Komunitas sudah memiliki blueprint upgrade pasca-Merge.
Dalam esai “Ethereum’s Possible Futures: The Surge,” Vitalik menegaskan bahwa target utama fase berikutnya adalah meningkatkan throughput gabungan (L1 + L2) hingga 100.000 transaksi per detik, dengan tetap mempertahankan desentralisasi dan kekuatan L1. Tujuannya memastikan L2 utama tetap menjunjung nilai Ethereum—tanpa pihak perantara, terbuka, tahan sensor—serta pengalaman pengguna lintas L1/L2, transfer dana, dan perpindahan aplikasi semudah satu chain.
EIP-4844 yang meluncur 2024 hanyalah awal. Inovasi lanjutan seperti data sampling dan kompresi sudah di depan mata.
Dengan perkembangan zero-knowledge proof (ZK-SNARK, ZK-STARK), bottleneck performa dapat diatasi, membuka jalan bagi pengguna yang tadinya hijrah ke chain atau L2 lain untuk kembali.
Peningkatan kapasitas teknis saja tak cukup—Ethereum juga menggali cara agar main chain tetap jadi penangkap nilai.
Pada Juli 2025, Ethereum Foundation meluncurkan reformasi besar bertajuk “The Future of Ecosystem Development,” bertujuan memperkuat kepemimpinan serta arahan. Ditetapkan dua goal utama: 1) memaksimalkan penggunaan dan manfaat nilai inti Ethereum oleh masyarakat luas, 2) meningkatkan ketahanan infrastruktur teknis dan sosial.

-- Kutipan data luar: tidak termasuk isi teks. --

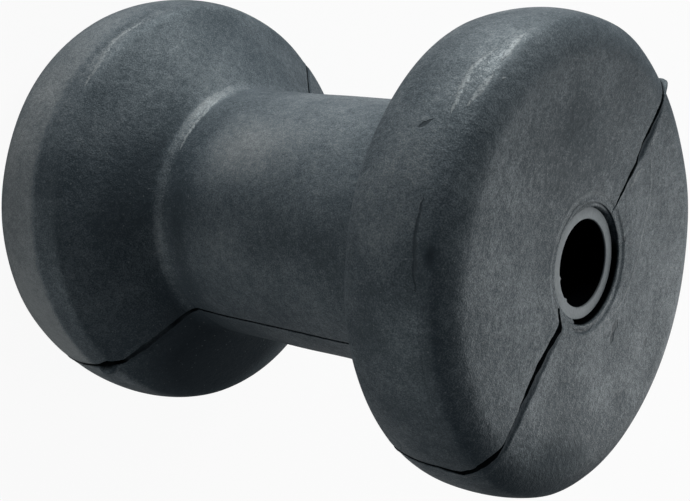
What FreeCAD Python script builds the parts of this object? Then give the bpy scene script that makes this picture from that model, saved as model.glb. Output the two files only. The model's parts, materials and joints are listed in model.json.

Untuk mencapai itu, Foundation mereformasi empat pilar—akselerasi, amplifikasi, dukungan, pemberdayaan jangka panjang—serta membentuk tim enterprise, pengembangan developer, dukungan aplikasi dan founder, dan memperkuat storytelling serta konten untuk mempererat komunitas.
Foundation juga menjanjikan transparansi lebih, pendanaan publik yang lebih terarah, Launchpad untuk tata kelola dan operasional berkelanjutan, pemotongan beban operasional, dan buffer anggaran selama sekitar 2,5 tahun.
Kebijakan baru ini dipandang sebagai respons nyata Foundation terhadap kritik “laissez-faire” serta investasi penting untuk satu dekade berikutnya.
Diskusi komunitas kini juga menjajaki pendekatan lain: bisakah sebagian nilai L2 mengalir ke mainnet? Bagaimana jika protokol fee atau pembagian MEV disesuaikan agar mainnet tetap tumbuh di era rollup? Meski ide-ide ini masih eksploratif, semuanya mencerminkan keresahan—tanpa adaptasi, mainnet bisa jadi sekadar lapisan settlement tanpa nilai dan vitalitas yang signifikan.
Teknologi dan modal saja belum cukup.
Setiap lonjakan Ethereum selalu dipicu aplikasi dan narasi baru. Kini, industri blockchain sedang mengalami stagnasi, tanpa fenomena terobosan yang mengangkat gelombang baru.
Industri blockchain seolah perlu berbenah diri, mencari narasi dan aplikasi baru di bidang sosial, identitas, AI, dan sebagainya. Beberapa pihak bahkan yakin terobosan berikutnya mungkin datang dari luar dunia kripto.
Dalam presentasi “Ethereum’s Next Decade,” Vitalik menantang developer agar tak sekadar mengikuti Web2—tetapi membangun interaksi masa depan: wearable, AR, antarmuka otak-komputer, hingga AI lokal yang semuanya terintegrasi ke desain Web3.
Menengok ke belakang, Ethereum tetap menjadi rumah komunitas developer terbesar, ekosistem aplikasi terlengkap, dan sumber daya teknis paling solid di industri. Tapi sekarang, jaringan ini berada di persimpangan—menghadapi kebuntuan sekaligus peluang baru.
Seperti ditegaskan Vitalik: “Sepuluh tahun awal Ethereum adalah fase teori. Sepuluh tahun ke depan, waktunya berfokus pada dampak nyata.” Generasi aplikasi selanjutnya harus benar-benar membawa manfaat, nilai bersama, dan mudah digunakan—sehingga mampu menggaet pengguna awam yang belum pernah menyentuh kripto.
Komputer dunia kini berada di persimpangan usia. Ia tak pernah berhenti berjalan—hanya jeda sejenak, mencari arah baru.
Satu dekade ke depan adalah milik Ethereum—dan seluruh pihak yang masih percaya pada mimpi ini.
Seperti disampaikan Vitalik, “Siapa saja yang bersuara di komunitas Ethereum punya kesempatan membangun masa depan bersama.”